Britain adopts controversial university fee hike amid protests

Thursday, December 9, 2010

LONDON - The British parliament Thursday narrowly approved controversial measures to hike university fees amid violent protests from tens of thousands of students across the country.

The measures to increase annual fees from 3,290 pounds ($5,200) to a maximum of 9,000 pounds have become the first major parliamentary test for the Conservative-Liberal coalition.

They were passed by 323 against 302 votes, with a government majority of 21. The coalition has a parliamentary majority of 84. The measures are due to come in in 2012.

A number of Liberal Members of Parliament (MPs) abstained, or voted against the plan. Two Liberal MPs resigned government positions in protest at the fee rise.

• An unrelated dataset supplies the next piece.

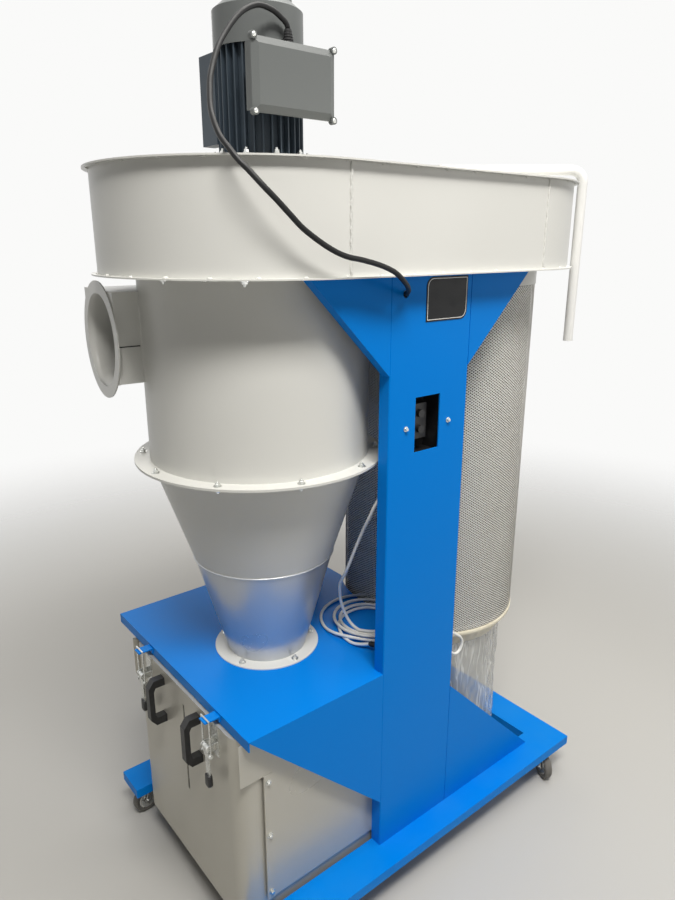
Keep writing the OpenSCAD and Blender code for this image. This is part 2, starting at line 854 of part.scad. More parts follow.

The government argues that the increase is needed to secure the sustainable long-term funding for British universities.

But critics maintain that students from less well-off backgrounds will be deterred from going to university in future.

Scotland Yard said a police officer was taken to hospital with serious neck injuries after being knocked down by crowds of protestors outside the Houses of Parliament.

A second officer injured a leg when he was pulled off a police horse, police said. There were also reports of several injuries among protestors, and dozens of arrests. London Ambulance Service said six people had been treated for injuries.

The clashes were the worst seen on London streets for some time. Demonstrations also took place in at least a dozen other major cities across Britain.

Police on horseback charged into the crowd outside Westminster Abbey to push the demonstrators back from the Houses of Parliament, where the planned increase in tuition fees was being debated before a vote.